Ceux que j'évoque ici sont tout près de nous. Nous les connaissons, les aimons… …. Et je me permettrais de leur dire : il faut toujours persévérer dans l'“attente”, dans l'attente de Dieu. Car si l’on va criant douloureusement parfois : “La vraie vie est absente”, on ne perd cependant jamais son temps à paraître “loin de Dieu”. Car si nous pensons être loin de Dieu, Lui, Dieu, nous sollicite sans cesse, nous cherche dans les méandres de notre liberté.

Et si l’on se dit - parce que croyants quand même plus ou moins et souvent moins que plus - que la vraie vie n’est pas totalement absente, c'est parce que, la plupart du temps, on a eu près de soi de vrais témoins de cette vraie vie. Peut-être déjà dans sa famille ou un ami…  Quelqu'un dont on a senti qu'il y avait dans sa vie une netteté, une droiture, un courage à vivre malgré les épreuves.
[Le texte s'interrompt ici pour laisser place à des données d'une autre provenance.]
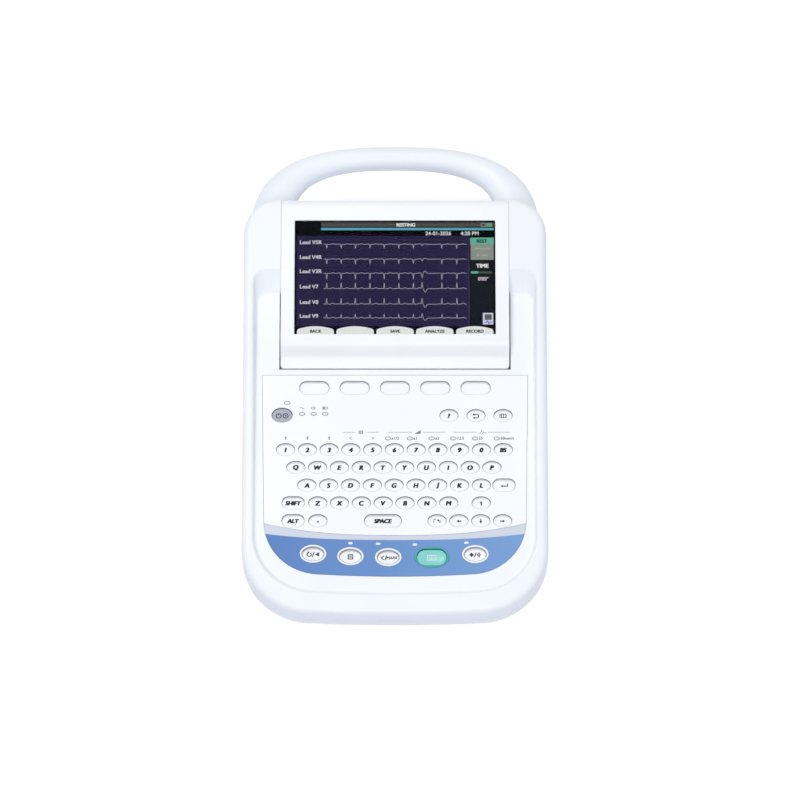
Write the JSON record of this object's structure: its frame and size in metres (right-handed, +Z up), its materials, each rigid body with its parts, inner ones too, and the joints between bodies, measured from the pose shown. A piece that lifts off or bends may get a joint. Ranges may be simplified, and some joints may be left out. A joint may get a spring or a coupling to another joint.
{
  "type": "electrocardiograph",
  "caption": "Desktop electrocardiograph with a rear carrying loop, a sunk keyboard of oval keys, a blue function strip and a flip-up display lid over its chart recorder.",
  "frame": {"origin": "middle of the box that the machine fills, on the table", "axes": "+X to the right of the person who uses it, +Y from that person to the rear, +Z up"},
  "size_m": [0.23, 0.3875, 0.0781],
  "materials": {
    "case_white": "satin moulded plastic",
    "handle_white": "satin moulded plastic",
    "panel_white": "satin moulded plastic with printed legends",
    "trim_grey": "satin",
    "strip_blue": "satin",
    "collar_white": "satin",
    "collar_green": "satin",
    "lid_white": "satin moulded plastic",
    "lid_inner": "fine texture",
    "window_clear": "clear, glossy",
    "lcd": "dark, lit picture",
    "board_green": "solder mask",
    "steel": "zinc plated",
    "key_white": "satin",
    "key_grey": "satin",
    "key_green": "satin",
    "mat_silicone": "matte",
    "lens": "frosted",
    "supply_metal": "folded sheet",
    "battery_wrap": "shrink sleeve",
    "cover_white": "satin moulded plastic",
    "tray_black": "fine texture",
    "paper": "uncoated paper",
    "ceramic": "glazed ceramic",
    "sink": "extruded",
    "platen_rubber": "ground rubber",
    "gear_plastic": "acetal",
    "motor": "plated",
    "socket_black": "moulded",
    "socket_blue": "moulded",
    "foot_rubber": "matte"
  },
  "bodies": {
    "case": {"upper_case": "case_white", "lower_case": "case_white", "handle_upper": "handle_white", "handle_lower": "handle_white", "keyboard_panel": "panel_white", "trim_crescent": "trim_grey", "function_strip": "strip_blue", "key_collars": "collar_white", "record_key_collar": "collar_green", "main_board": "board_green", "keyboard_board": "board_green", "amplifier_board": "board_green", "hinge_pins": "steel", "case_screws": "steel", "recorder_frame": "steel", "keypad_mat": "mat_silicone", "indicator_lenses": "lens", "power_supply": "supply_metal", "battery_pack": "battery_wrap", "paper_tray": "tray_black", "chart_paper": "paper", "thermal_head": "ceramic", "head_heatsink": "sink", "feed_motor": "motor", "power_inlet": "socket_black", "data_sockets": "socket_black", "speaker": "socket_black", "patient_socket": "socket_blue", "rubber_feet": "foot_rubber"},
    "lid": {"lid_front": "lid_white", "lid_back": "lid_inner", "screen_window": "window_clear", "lcd_module": "lcd", "display_board": "board_green"},
    "platen": {"platen_roller": "platen_rubber", "platen_gear": "gear_plastic"},
    "idler": {"idler_gear": "gear_plastic"},
    "pinion": {"motor_pinion": "gear_plastic"},
    "battery_door": {"battery_cover": "cover_white"},
    "soft_button_1": {"soft_key_1": "key_white"},
    "soft_button_2": {"soft_key_2": "key_white"},
    "soft_button_3": {"soft_key_3": "key_white"},
    "soft_button_4": {"soft_key_4": "key_white"},
    "soft_button_5": {"soft_key_5": "key_white"},
    "power_button": {"power_key": "key_grey"},
    "help_button": {"help_key": "key_white"},
    "page_button": {"page_key": "key_white"},
    "copy_button": {"copy_key": "key_white"},
    "rhythm_button": {"rhythm_key": "key_white"},
    "stop_button": {"stop_key": "key_white"},
    "mark_button": {"mark_key": "key_white"},
    "record_button": {"record_key": "key_green"},
    "feed_button": {"feed_key": "key_white"},
    "number_row": {"number_row_keys": "key_white"},
    "upper_letter_keys_row": {"upper_letter_keys": "key_white"},
    "middle_letter_keys_row": {"middle_letter_keys": "key_white"},
    "lower_letter_keys_row": {"lower_letter_keys": "key_white"},
    "bottom_row": {"bottom_row_keys": "key_white"}
  },
  "joints": [
    {"name": "lid_hinge", "type": "hinge", "parent": "case", "child": "lid", "pos_m": [0, 0.12854, 0.07053], "axis": [-1, 0, 0], "range_deg": [0, 95]},
    {"name": "platen_spin", "type": "hinge", "parent": "lid", "child": "platen", "pos_m": [0, 0.01981, 0.04985], "axis": [1, 0, 0], "continuous": true},
    {"name": "idler_spin", "type": "hinge", "parent": "case", "child": "idler", "pos_m": [0, 0.02444, 0.03371], "axis": [1, 0, 0], "continuous": true},
    {"name": "pinion_spin", "type": "hinge", "parent": "case", "child": "pinion", "pos_m": [0, 0.03841, 0.03022], "axis": [1, 0, 0], "continuous": true},
    {"name": "battery_door_slide", "type": "slide", "parent": "case", "child": "battery_door", "axis": [0, 1, 0], "range_m": [0, 0.014]},
    {"name": "soft_button_1_press", "type": "slide", "parent": "case", "child": "soft_button_1", "axis": [0, 0.0698, -0.9976], "range_m": [0, 0.001], "stiffness_N_per_m": 2400},
    {"name": "soft_button_2_press", "type": "slide", "parent": "case", "child": "soft_button_2", "axis": [0, 0.0698, -0.9976], "range_m": [0, 0.001], "stiffness_N_per_m": 2400},
    {"name": "soft_button_3_press", "type": "slide", "parent": "case", "child": "soft_button_3", "axis": [0, 0.0698, -0.9976], "range_m": [0, 0.001], "stiffness_N_per_m": 2400},
    {"name": "soft_button_4_press", "type": "slide", "parent": "case", "child": "soft_button_4", "axis": [0, 0.0698, -0.9976], "range_m": [0, 0.001], "stiffness_N_per_m": 2400},
    {"name": "soft_button_5_press", "type": "slide", "parent": "case", "child": "soft_button_5", "axis": [0, 0.0698, -0.9976], "range_m": [0, 0.001], "stiffness_N_per_m": 2400},
    {"name": "power_button_press", "type": "slide", "parent": "case", "child": "power_button", "axis": [0, 0.0698, -0.9976], "range_m": [0, 0.001], "stiffness_N_per_m": 1200},
    {"name": "help_button_press", "type": "slide", "parent": "case", "child": "help_button", "axis": [0, 0.0698, -0.9976], "range_m": [0, 0.001], "stiffness_N_per_m": 1200},
    {"name": "page_button_press", "type": "slide", "parent": "case", "child": "page_button", "axis": [0, 0.0698, -0.9976], "range_m": [0, 0.001], "stiffness_N_per_m": 1200},
    {"name": "copy_button_press", "type": "slide", "parent": "case", "child": "copy_button", "axis": [0, 0.0698, -0.9976], "range_m": [0, 0.001], "stiffness_N_per_m": 1200},
    {"name": "rhythm_button_press", "type": "slide", "parent": "case", "child": "rhythm_button", "axis": [0, 0.0698, -0.9976], "range_m": [0, 0.001], "stiffness_N_per_m": 1200},
    {"name": "stop_button_press", "type": "slide", "parent": "case", "child": "stop_button", "axis": [0, 0.0698, -0.9976], "range_m": [0, 0.001], "stiffness_N_per_m": 1200},
    {"name": "mark_button_press", "type": "slide", "parent": "case", "child": "mark_button", "axis": [0, 0.0698, -0.9976], "range_m": [0, 0.001], "stiffness_N_per_m": 1200},
    {"name": "record_button_press", "type": "slide", "parent": "case", "child": "record_button", "axis": [0, 0.0698, -0.9976], "range_m": [0, 0.001], "stiffness_N_per_m": 1200},
    {"name": "feed_button_press", "type": "slide", "parent": "case", "child": "feed_button", "axis": [0, 0.0698, -0.9976], "range_m": [0, 0.001], "stiffness_N_per_m": 1200},
    {"name": "number_row_press", "type": "slide", "parent": "case", "child": "number_row", "axis": [0, 0.0698, -0.9976], "range_m": [0, 0.001], "stiffness_N_per_m": 2400},
    {"name": "upper_letter_keys_row_press", "type": "slide", "parent": "case", "child": "upper_letter_keys_row", "axis": [0, 0.0698, -0.9976], "range_m": [0, 0.001], "stiffness_N_per_m": 2400},
    {"name": "middle_letter_keys_row_press", "type": "slide", "parent": "case", "child": "middle_letter_keys_row", "axis": [0, 0.0698, -0.9976], "range_m": [0, 0.001], "stiffness_N_per_m": 2400},
    {"name": "lower_letter_keys_row_press", "type": "slide", "parent": "case", "child": "lower_letter_keys_row", "axis": [0, 0.0698, -0.9976], "range_m": [0, 0.001], "stiffness_N_per_m": 2400},
    {"name": "bottom_row_press", "type": "slide", "parent": "case", "child": "bottom_row", "axis": [0, 0.0698, -0.9976], "range_m": [0, 0.001], "stiffness_N_per_m": 2400}
  ],
  "couplings": [
    {"joint": "idler_spin", "follows": "platen_spin", "ratio": -0.75},
    {"joint": "pinion_spin", "follows": "platen_spin", "ratio": 1.5}
  ]
}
Une existence qui, par sa densité, a été la découverte du mystère de l'homme, d’un sens de la vie et de son orientation vers Dieu. Sans ces témoins, on ne serait pas le même !

C’est cela l'Église. C'est ce que les apôtres ont été, tous, les uns pour les autres. Voilà pourquoi nous disons que l'Église est “apostolique”, c’est-à-dire fondée sur le témoignage des apôtres.
Peut-être avez-vous été vous-mêmes ces témoins pour d'autres. N'est-ce pas cela une communauté chrétienne ? Elle est “force de témoignage” qui semble contredire, malgré les apparences contradictoires, cette affirmation lancinante : “La vraie vie est absente !”.    
Oui, nous ressentons toujours vivement la “force d’un témoignage”.  J’ai rencontré une personne très équilibrée, peu encline à de rapides emballements. Elle avait rencontré Mère Térésa. Lorsqu’elle en parlait, sa voix changeait de ton. La “force du témoignage” !
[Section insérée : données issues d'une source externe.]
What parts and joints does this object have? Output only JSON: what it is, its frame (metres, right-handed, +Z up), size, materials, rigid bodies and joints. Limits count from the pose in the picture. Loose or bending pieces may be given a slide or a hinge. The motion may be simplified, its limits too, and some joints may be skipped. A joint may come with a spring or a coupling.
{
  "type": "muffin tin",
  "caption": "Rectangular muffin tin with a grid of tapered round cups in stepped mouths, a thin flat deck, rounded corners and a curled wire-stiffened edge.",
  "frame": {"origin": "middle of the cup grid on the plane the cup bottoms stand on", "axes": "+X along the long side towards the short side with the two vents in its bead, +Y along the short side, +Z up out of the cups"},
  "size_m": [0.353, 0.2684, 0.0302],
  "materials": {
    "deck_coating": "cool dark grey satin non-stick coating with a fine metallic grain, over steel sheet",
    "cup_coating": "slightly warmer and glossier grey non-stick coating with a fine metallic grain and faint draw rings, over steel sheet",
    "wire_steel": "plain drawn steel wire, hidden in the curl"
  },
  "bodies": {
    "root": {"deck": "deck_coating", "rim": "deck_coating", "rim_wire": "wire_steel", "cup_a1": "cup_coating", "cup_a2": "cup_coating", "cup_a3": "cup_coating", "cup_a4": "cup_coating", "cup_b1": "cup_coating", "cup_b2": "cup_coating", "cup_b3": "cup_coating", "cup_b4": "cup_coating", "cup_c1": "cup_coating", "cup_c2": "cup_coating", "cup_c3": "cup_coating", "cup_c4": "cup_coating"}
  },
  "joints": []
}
Mais, malheureusement, nous ne savons guère nous arrêter pour laisser la “force d’un témoignage” - la force d’une présence - faire en nous son œuvre. Pourtant, nous avons la grâce d’avoir un Dieu “irréfutable”… ! Je veux dire qu'il est sans défense, “innocent” comme disait Claudel lors de sa conversion, si loin du Dieu des puissances, des hiérarchies et des démonstrations péremptoires.
Saurons-nous le reconnaître pour ne plus dire : “La vraie vie est absente !”.
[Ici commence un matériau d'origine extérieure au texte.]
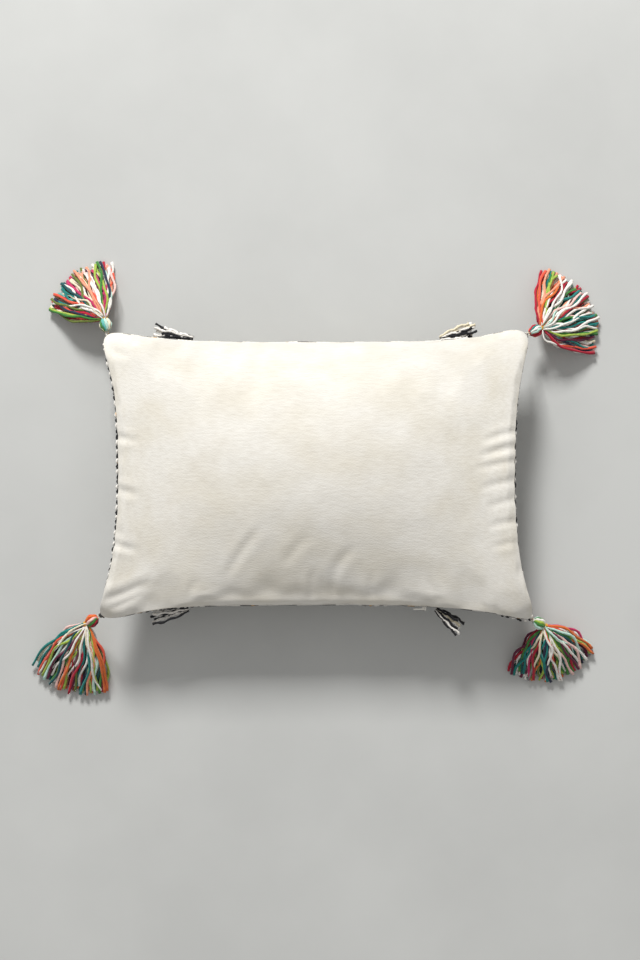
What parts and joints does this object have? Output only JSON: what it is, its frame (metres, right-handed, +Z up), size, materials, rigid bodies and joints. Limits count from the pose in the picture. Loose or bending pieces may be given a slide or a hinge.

Il suffit de lire le récit simple de la vie du Christ, de ses rencontres et finalement de la passion. Alors nous pourrons proclamer un Dieu à qui le dernier des derniers - je pense à ce larron tout près de Jésus en croix - peut avoir envie de dire : “Souviens-toi de moi quand tu seras dans ton paradis”la vraie vie n’est pas absente ! Un Dieu qui ne prétend à rien qu'à ouvrir un avenir pour sortir l'homme de ses contradictions. Voilà la divine présence qui contredit cette affirmation : “La vraie vie est absente !”.

“Père, priait Jésus, je ne te demande pas de les retirer du monde !“.

Alors, l'homme chrétien entre deux mondes ? Peut-être, mais il y a une présence dans ce monde que l'homme ne perçoit pas du premier coup : “Je parle ainsi, en ce monde, pour qu'ils aient en eux ma joie. Je ne demande pas que tu les retires du monde mais que tu les gardes du Mauvais”.
Alors, sachons crier, malgré les épreuves diverses : “Non, la vraie vie n’est pas absente !“.